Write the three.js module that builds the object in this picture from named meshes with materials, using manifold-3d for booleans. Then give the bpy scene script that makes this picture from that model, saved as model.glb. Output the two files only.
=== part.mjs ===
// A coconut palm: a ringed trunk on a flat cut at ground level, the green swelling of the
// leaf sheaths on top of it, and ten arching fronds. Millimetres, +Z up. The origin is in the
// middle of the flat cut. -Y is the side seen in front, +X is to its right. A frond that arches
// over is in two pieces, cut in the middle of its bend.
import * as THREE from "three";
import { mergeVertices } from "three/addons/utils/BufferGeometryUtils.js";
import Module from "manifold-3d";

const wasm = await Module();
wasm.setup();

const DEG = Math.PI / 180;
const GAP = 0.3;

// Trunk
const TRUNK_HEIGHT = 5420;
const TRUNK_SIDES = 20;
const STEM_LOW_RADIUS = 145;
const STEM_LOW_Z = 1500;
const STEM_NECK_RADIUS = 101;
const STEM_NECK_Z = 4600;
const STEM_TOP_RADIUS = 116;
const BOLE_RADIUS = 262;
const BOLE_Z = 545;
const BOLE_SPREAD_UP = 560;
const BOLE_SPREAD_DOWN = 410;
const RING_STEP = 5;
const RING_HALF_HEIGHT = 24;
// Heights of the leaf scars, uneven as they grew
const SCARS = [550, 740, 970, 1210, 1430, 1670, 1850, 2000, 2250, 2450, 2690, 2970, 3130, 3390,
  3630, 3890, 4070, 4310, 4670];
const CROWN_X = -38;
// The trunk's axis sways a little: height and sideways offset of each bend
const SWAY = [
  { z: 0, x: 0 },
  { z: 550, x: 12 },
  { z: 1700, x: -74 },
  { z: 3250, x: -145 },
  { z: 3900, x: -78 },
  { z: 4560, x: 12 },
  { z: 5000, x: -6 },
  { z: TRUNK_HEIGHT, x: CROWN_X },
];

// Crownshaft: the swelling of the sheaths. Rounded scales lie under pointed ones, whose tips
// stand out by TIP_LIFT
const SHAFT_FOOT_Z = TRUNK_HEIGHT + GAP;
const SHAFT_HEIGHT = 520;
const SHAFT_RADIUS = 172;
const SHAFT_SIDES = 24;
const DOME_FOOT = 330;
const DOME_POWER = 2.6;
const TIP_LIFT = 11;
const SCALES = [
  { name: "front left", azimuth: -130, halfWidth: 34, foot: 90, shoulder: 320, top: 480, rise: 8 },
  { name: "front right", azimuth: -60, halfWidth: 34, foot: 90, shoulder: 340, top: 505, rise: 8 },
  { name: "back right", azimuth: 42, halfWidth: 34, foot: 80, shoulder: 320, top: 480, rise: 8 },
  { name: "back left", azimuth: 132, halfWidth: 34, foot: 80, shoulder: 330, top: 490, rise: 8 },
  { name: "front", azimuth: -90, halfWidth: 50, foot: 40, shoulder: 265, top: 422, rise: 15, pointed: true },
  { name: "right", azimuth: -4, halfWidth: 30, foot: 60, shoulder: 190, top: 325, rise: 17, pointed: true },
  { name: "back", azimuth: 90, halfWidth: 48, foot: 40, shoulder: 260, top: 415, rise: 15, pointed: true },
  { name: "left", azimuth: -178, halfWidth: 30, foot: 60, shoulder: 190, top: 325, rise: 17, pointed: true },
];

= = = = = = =

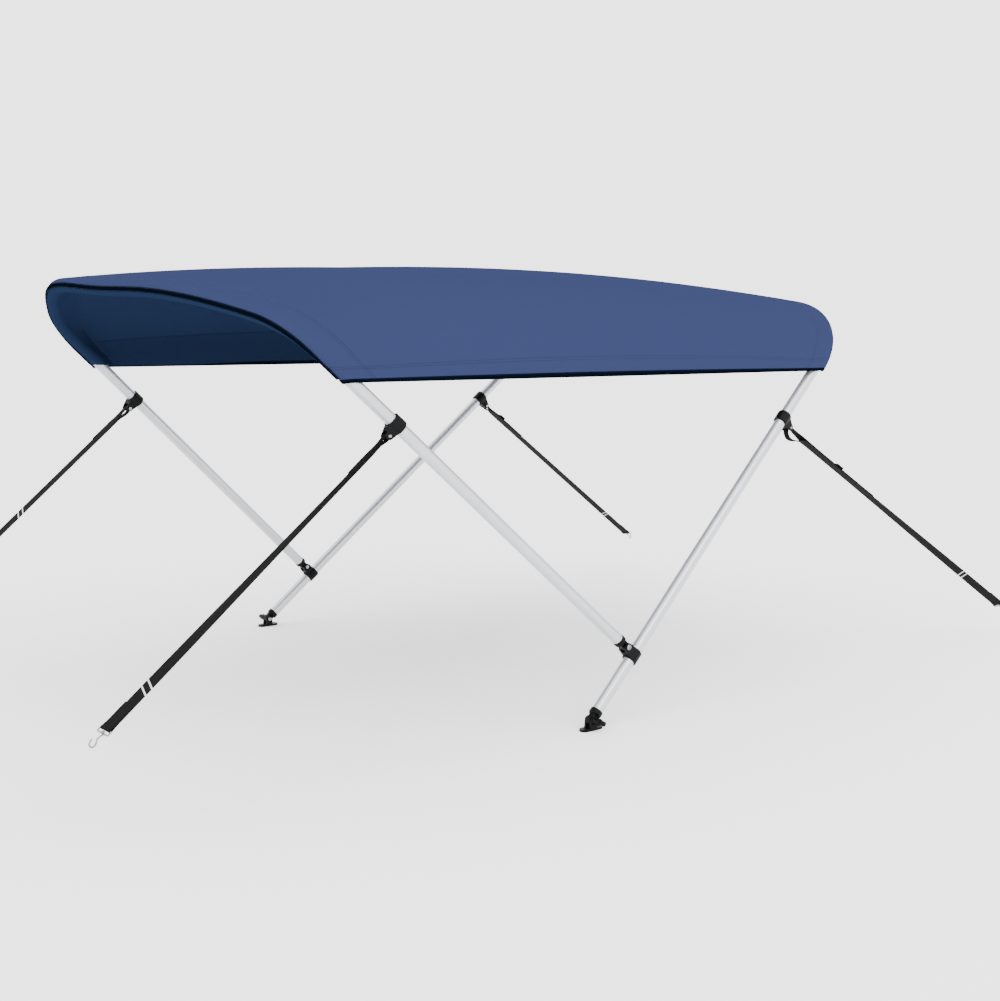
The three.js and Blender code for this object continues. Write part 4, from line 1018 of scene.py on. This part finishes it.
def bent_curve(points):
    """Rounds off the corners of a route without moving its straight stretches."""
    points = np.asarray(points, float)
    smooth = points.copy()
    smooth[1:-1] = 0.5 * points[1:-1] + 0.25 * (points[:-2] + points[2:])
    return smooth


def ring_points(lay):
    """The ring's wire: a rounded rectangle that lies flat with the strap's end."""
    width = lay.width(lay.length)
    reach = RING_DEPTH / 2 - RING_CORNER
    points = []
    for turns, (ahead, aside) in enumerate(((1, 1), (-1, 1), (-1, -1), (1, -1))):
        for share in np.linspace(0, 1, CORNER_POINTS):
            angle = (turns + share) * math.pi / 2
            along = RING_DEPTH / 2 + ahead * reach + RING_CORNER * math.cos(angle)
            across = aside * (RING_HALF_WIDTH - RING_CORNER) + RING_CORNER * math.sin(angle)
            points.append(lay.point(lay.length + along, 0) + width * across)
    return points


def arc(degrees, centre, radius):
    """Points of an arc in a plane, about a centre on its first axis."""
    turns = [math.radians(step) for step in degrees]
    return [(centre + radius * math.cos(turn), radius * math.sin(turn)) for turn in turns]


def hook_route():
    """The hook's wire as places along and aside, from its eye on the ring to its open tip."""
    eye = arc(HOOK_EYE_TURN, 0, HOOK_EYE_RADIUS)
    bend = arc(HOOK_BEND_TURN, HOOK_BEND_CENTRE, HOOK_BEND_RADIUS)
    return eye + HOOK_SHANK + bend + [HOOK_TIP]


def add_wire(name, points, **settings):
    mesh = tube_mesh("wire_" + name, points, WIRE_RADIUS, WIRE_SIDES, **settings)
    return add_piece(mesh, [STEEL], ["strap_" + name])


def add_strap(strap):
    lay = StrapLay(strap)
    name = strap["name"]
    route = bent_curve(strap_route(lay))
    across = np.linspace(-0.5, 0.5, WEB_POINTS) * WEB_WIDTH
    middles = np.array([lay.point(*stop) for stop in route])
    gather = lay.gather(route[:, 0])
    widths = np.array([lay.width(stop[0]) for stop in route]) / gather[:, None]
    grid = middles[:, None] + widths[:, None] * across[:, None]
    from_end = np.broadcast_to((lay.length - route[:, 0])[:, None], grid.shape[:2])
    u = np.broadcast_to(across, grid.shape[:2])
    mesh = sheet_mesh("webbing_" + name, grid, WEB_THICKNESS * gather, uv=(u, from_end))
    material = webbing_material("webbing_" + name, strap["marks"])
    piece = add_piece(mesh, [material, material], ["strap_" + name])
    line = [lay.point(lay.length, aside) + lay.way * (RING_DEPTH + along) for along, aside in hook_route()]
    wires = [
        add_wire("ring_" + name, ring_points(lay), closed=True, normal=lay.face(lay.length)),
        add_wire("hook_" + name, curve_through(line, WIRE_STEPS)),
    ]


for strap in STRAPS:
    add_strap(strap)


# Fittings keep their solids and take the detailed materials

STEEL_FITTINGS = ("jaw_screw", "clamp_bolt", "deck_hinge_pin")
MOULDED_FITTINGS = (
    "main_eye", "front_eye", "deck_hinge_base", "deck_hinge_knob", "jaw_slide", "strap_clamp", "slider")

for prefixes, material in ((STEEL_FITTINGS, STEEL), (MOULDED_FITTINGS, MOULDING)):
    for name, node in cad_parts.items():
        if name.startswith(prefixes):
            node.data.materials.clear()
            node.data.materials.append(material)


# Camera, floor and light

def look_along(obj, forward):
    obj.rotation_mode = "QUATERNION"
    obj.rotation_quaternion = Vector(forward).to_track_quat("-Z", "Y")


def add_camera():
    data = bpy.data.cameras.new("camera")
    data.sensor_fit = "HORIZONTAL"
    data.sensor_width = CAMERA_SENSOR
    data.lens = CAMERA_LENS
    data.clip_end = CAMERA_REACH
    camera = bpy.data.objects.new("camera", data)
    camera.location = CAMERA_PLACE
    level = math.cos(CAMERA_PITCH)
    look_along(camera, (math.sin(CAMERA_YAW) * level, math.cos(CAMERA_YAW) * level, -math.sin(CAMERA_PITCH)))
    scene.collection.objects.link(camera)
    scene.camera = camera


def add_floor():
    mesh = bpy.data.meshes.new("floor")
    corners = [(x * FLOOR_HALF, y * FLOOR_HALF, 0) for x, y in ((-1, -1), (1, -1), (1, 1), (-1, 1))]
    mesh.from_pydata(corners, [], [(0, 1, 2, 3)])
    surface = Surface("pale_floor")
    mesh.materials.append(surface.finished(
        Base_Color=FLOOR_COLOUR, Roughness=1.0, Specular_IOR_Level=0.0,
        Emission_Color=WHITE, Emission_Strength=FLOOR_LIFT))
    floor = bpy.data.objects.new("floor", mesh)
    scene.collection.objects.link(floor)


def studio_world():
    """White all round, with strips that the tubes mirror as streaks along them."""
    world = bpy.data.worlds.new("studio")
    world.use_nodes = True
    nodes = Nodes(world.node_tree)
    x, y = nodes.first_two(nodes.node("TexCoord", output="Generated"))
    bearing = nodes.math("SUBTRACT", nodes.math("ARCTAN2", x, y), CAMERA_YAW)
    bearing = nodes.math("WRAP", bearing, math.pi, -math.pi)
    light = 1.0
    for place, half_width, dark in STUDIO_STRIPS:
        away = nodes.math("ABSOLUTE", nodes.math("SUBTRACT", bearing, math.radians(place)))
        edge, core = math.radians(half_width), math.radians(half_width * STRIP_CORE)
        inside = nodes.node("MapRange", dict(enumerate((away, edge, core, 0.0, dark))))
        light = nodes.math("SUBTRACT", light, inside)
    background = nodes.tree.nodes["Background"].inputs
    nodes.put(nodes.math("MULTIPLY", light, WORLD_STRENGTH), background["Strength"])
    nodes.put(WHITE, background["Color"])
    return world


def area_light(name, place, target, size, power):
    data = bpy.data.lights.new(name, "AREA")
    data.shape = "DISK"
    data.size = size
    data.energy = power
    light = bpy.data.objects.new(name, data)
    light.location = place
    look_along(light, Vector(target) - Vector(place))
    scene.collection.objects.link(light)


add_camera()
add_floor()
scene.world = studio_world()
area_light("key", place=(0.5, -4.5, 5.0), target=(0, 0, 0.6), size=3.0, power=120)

= = = = = = =

SET PROBLEM:
Transcribe the records above exactly, beginning at the line that contains "The three.js and" and ending with the line that contains "return [(centre +", both included, and nothing else.

WRITTEN ANSWER:
The three.js and Blender code for this object continues. Write part 4, from line 1018 of scene.py on. This part finishes it.
def bent_curve(points):
    """Rounds off the corners of a route without moving its straight stretches."""
    points = np.asarray(points, float)
    smooth = points.copy()
    smooth[1:-1] = 0.5 * points[1:-1] + 0.25 * (points[:-2] + points[2:])
    return smooth


def ring_points(lay):
    """The ring's wire: a rounded rectangle that lies flat with the strap's end."""
    width = lay.width(lay.length)
    reach = RING_DEPTH / 2 - RING_CORNER
    points = []
    for turns, (ahead, aside) in enumerate(((1, 1), (-1, 1), (-1, -1), (1, -1))):
        for share in np.linspace(0, 1, CORNER_POINTS):
            angle = (turns + share) * math.pi / 2
            along = RING_DEPTH / 2 + ahead * reach + RING_CORNER * math.cos(angle)
            across = aside * (RING_HALF_WIDTH - RING_CORNER) + RING_CORNER * math.sin(angle)
            points.append(lay.point(lay.length + along, 0) + width * across)
    return points


def arc(degrees, centre, radius):
    """Points of an arc in a plane, about a centre on its first axis."""
    turns = [math.radians(step) for step in degrees]
    return [(centre + radius * math.cos(turn), radius * math.sin(turn)) for turn in turns]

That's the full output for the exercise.